EXERCISE REQUIREMENTS: Quote all of the entries word for word.

DATA RECORDS:
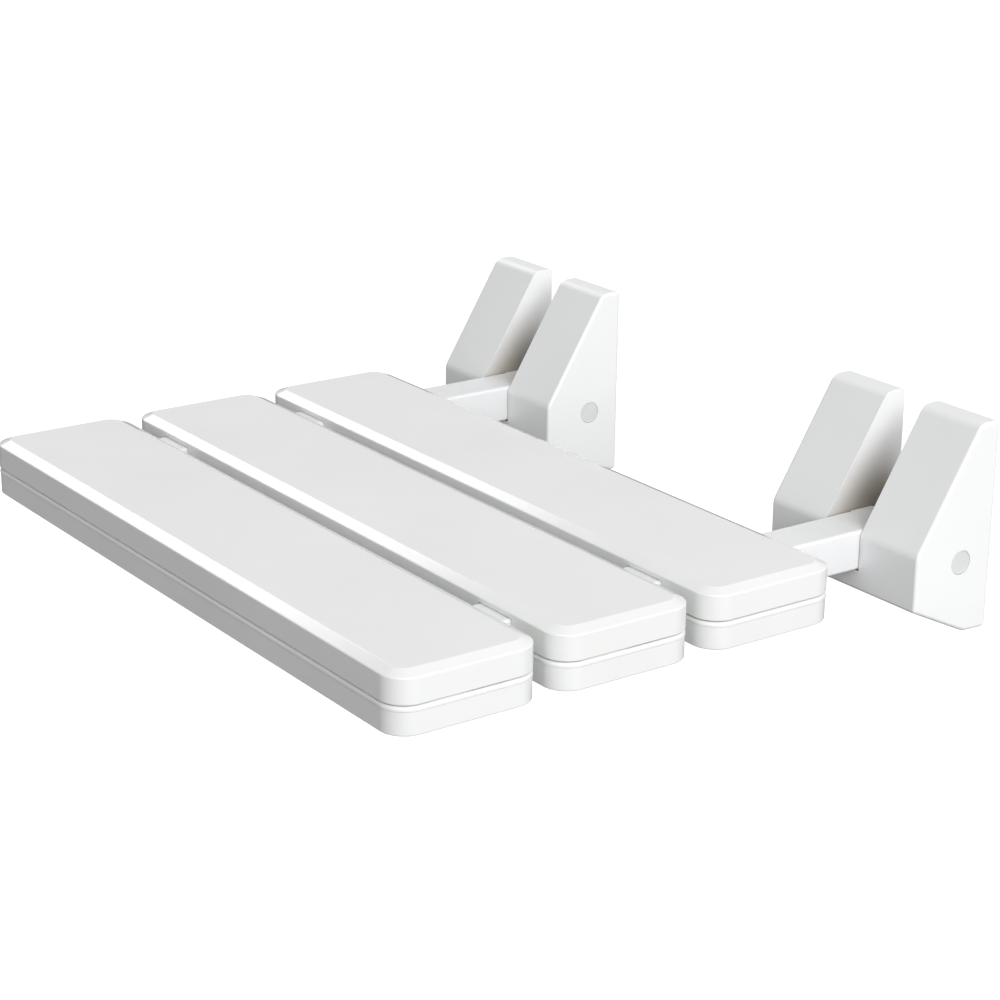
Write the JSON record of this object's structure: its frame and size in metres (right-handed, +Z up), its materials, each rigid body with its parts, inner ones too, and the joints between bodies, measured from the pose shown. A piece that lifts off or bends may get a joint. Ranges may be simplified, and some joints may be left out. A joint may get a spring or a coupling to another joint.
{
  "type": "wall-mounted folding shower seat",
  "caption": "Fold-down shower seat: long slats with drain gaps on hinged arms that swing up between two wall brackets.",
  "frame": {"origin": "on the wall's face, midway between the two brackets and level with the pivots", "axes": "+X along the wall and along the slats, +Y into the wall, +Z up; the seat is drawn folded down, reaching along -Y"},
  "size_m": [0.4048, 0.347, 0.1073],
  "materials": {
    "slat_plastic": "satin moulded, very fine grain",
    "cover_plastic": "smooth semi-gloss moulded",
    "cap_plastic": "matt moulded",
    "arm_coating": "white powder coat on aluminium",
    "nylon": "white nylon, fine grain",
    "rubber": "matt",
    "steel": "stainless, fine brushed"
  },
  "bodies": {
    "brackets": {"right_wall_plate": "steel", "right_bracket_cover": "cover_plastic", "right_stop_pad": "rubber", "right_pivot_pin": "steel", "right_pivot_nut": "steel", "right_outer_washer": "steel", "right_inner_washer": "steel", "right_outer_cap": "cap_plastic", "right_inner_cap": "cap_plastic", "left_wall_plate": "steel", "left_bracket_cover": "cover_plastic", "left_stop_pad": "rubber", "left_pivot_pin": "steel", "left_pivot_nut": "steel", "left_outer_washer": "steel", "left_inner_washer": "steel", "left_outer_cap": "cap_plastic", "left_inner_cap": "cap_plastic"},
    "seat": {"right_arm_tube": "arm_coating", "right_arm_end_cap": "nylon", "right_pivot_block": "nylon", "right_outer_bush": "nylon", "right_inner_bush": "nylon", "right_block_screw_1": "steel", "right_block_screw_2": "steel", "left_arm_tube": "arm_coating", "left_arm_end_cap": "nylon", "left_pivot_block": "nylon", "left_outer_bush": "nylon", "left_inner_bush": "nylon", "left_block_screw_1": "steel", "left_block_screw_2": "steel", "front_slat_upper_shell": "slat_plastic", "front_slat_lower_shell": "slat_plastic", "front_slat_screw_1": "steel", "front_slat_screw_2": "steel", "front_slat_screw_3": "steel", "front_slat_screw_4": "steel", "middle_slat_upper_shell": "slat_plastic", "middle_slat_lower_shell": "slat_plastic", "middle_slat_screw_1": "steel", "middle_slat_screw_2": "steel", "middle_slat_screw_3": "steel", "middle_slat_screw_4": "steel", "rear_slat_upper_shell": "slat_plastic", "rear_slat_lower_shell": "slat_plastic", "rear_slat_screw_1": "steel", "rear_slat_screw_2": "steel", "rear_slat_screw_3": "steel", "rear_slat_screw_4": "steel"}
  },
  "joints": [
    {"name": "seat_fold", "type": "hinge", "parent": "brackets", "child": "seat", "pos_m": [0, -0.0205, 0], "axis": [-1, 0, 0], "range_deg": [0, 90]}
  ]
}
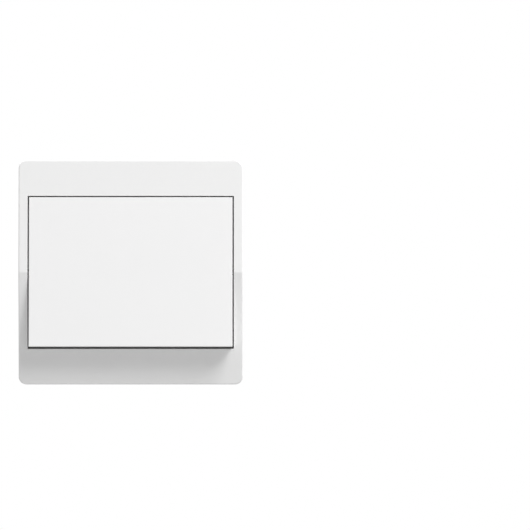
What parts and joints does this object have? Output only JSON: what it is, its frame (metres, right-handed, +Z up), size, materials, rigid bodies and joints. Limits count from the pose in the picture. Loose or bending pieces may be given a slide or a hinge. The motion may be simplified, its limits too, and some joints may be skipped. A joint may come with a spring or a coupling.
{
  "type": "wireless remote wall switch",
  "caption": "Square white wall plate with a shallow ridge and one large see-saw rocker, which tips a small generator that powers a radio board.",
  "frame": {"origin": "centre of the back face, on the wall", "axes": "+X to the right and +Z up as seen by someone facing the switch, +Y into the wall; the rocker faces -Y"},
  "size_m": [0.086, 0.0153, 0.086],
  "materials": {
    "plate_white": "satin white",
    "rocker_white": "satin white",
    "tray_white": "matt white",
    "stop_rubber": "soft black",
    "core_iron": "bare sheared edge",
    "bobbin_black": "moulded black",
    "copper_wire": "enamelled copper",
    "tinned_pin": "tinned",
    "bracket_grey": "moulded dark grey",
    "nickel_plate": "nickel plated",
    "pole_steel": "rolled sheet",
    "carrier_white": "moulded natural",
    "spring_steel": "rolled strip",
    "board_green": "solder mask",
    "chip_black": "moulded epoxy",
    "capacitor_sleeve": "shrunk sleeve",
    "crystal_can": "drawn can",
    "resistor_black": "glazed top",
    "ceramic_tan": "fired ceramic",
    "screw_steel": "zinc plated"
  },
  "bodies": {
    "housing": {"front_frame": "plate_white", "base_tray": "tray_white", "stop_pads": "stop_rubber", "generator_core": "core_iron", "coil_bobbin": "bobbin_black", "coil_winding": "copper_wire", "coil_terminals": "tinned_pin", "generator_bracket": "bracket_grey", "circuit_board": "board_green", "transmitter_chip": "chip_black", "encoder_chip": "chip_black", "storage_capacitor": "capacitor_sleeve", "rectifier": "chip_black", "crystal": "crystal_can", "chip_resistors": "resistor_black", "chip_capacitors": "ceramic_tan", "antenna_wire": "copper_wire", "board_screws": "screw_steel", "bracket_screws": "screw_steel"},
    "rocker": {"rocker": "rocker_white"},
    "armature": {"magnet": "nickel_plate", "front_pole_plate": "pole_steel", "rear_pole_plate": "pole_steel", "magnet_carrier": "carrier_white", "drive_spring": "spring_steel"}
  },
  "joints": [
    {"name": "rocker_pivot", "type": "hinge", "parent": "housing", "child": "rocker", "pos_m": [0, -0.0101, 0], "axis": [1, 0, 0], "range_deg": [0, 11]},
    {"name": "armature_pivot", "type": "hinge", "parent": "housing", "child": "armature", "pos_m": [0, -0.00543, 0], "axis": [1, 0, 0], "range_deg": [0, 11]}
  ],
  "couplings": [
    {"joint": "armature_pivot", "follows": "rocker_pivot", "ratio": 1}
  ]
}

FINAL RESULT:
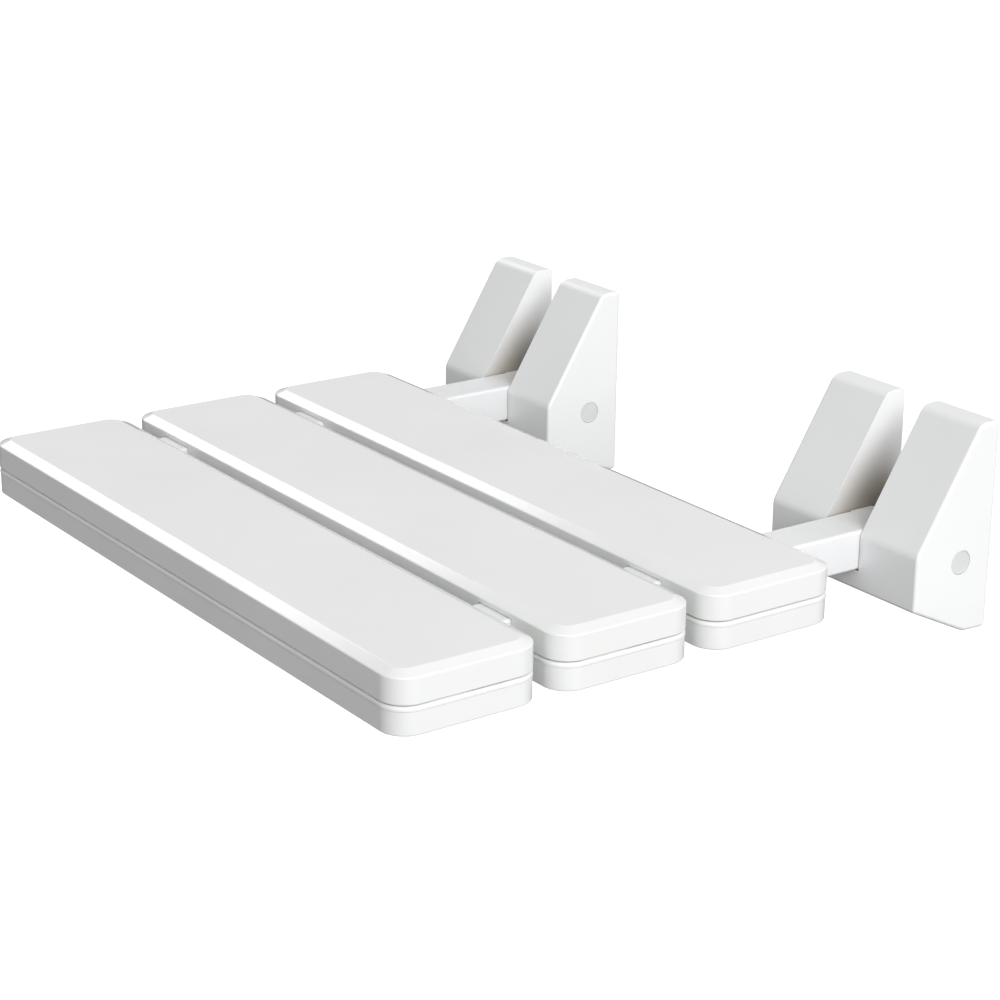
Write the JSON record of this object's structure: its frame and size in metres (right-handed, +Z up), its materials, each rigid body with its parts, inner ones too, and the joints between bodies, measured from the pose shown. A piece that lifts off or bends may get a joint. Ranges may be simplified, and some joints may be left out. A joint may get a spring or a coupling to another joint.
{
  "type": "wall-mounted folding shower seat",
  "caption": "Fold-down shower seat: long slats with drain gaps on hinged arms that swing up between two wall brackets.",
  "frame": {"origin": "on the wall's face, midway between the two brackets and level with the pivots", "axes": "+X along the wall and along the slats, +Y into the wall, +Z up; the seat is drawn folded down, reaching along -Y"},
  "size_m": [0.4048, 0.347, 0.1073],
  "materials": {
    "slat_plastic": "satin moulded, very fine grain",
    "cover_plastic": "smooth semi-gloss moulded",
    "cap_plastic": "matt moulded",
    "arm_coating": "white powder coat on aluminium",
    "nylon": "white nylon, fine grain",
    "rubber": "matt",
    "steel": "stainless, fine brushed"
  },
  "bodies": {
    "brackets": {"right_wall_plate": "steel", "right_bracket_cover": "cover_plastic", "right_stop_pad": "rubber", "right_pivot_pin": "steel", "right_pivot_nut": "steel", "right_outer_washer": "steel", "right_inner_washer": "steel", "right_outer_cap": "cap_plastic", "right_inner_cap": "cap_plastic", "left_wall_plate": "steel", "left_bracket_cover": "cover_plastic", "left_stop_pad": "rubber", "left_pivot_pin": "steel", "left_pivot_nut": "steel", "left_outer_washer": "steel", "left_inner_washer": "steel", "left_outer_cap": "cap_plastic", "left_inner_cap": "cap_plastic"},
    "seat": {"right_arm_tube": "arm_coating", "right_arm_end_cap": "nylon", "right_pivot_block": "nylon", "right_outer_bush": "nylon", "right_inner_bush": "nylon", "right_block_screw_1": "steel", "right_block_screw_2": "steel", "left_arm_tube": "arm_coating", "left_arm_end_cap": "nylon", "left_pivot_block": "nylon", "left_outer_bush": "nylon", "left_inner_bush": "nylon", "left_block_screw_1": "steel", "left_block_screw_2": "steel", "front_slat_upper_shell": "slat_plastic", "front_slat_lower_shell": "slat_plastic", "front_slat_screw_1": "steel", "front_slat_screw_2": "steel", "front_slat_screw_3": "steel", "front_slat_screw_4": "steel", "middle_slat_upper_shell": "slat_plastic", "middle_slat_lower_shell": "slat_plastic", "middle_slat_screw_1": "steel", "middle_slat_screw_2": "steel", "middle_slat_screw_3": "steel", "middle_slat_screw_4": "steel", "rear_slat_upper_shell": "slat_plastic", "rear_slat_lower_shell": "slat_plastic", "rear_slat_screw_1": "steel", "rear_slat_screw_2": "steel", "rear_slat_screw_3": "steel", "rear_slat_screw_4": "steel"}
  },
  "joints": [
    {"name": "seat_fold", "type": "hinge", "parent": "brackets", "child": "seat", "pos_m": [0, -0.0205, 0], "axis": [-1, 0, 0], "range_deg": [0, 90]}
  ]
}
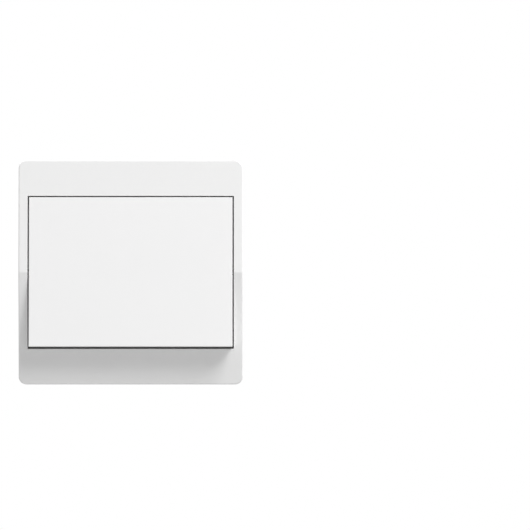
What parts and joints does this object have? Output only JSON: what it is, its frame (metres, right-handed, +Z up), size, materials, rigid bodies and joints. Limits count from the pose in the picture. Loose or bending pieces may be given a slide or a hinge. The motion may be simplified, its limits too, and some joints may be skipped. A joint may come with a spring or a coupling.
{
  "type": "wireless remote wall switch",
  "caption": "Square white wall plate with a shallow ridge and one large see-saw rocker, which tips a small generator that powers a radio board.",
  "frame": {"origin": "centre of the back face, on the wall", "axes": "+X to the right and +Z up as seen by someone facing the switch, +Y into the wall; the rocker faces -Y"},
  "size_m": [0.086, 0.0153, 0.086],
  "materials": {
    "plate_white": "satin white",
    "rocker_white": "satin white",
    "tray_white": "matt white",
    "stop_rubber": "soft black",
    "core_iron": "bare sheared edge",
    "bobbin_black": "moulded black",
    "copper_wire": "enamelled copper",
    "tinned_pin": "tinned",
    "bracket_grey": "moulded dark grey",
    "nickel_plate": "nickel plated",
    "pole_steel": "rolled sheet",
    "carrier_white": "moulded natural",
    "spring_steel": "rolled strip",
    "board_green": "solder mask",
    "chip_black": "moulded epoxy",
    "capacitor_sleeve": "shrunk sleeve",
    "crystal_can": "drawn can",
    "resistor_black": "glazed top",
    "ceramic_tan": "fired ceramic",
    "screw_steel": "zinc plated"
  },
  "bodies": {
    "housing": {"front_frame": "plate_white", "base_tray": "tray_white", "stop_pads": "stop_rubber", "generator_core": "core_iron", "coil_bobbin": "bobbin_black", "coil_winding": "copper_wire", "coil_terminals": "tinned_pin", "generator_bracket": "bracket_grey", "circuit_board": "board_green", "transmitter_chip": "chip_black", "encoder_chip": "chip_black", "storage_capacitor": "capacitor_sleeve", "rectifier": "chip_black", "crystal": "crystal_can", "chip_resistors": "resistor_black", "chip_capacitors": "ceramic_tan", "antenna_wire": "copper_wire", "board_screws": "screw_steel", "bracket_screws": "screw_steel"},
    "rocker": {"rocker": "rocker_white"},
    "armature": {"magnet": "nickel_plate", "front_pole_plate": "pole_steel", "rear_pole_plate": "pole_steel", "magnet_carrier": "carrier_white", "drive_spring": "spring_steel"}
  },
  "joints": [
    {"name": "rocker_pivot", "type": "hinge", "parent": "housing", "child": "rocker", "pos_m": [0, -0.0101, 0], "axis": [1, 0, 0], "range_deg": [0, 11]},
    {"name": "armature_pivot", "type": "hinge", "parent": "housing", "child": "armature", "pos_m": [0, -0.00543, 0], "axis": [1, 0, 0], "range_deg": [0, 11]}
  ],
  "couplings": [
    {"joint": "armature_pivot", "follows": "rocker_pivot", "ratio": 1}
  ]
}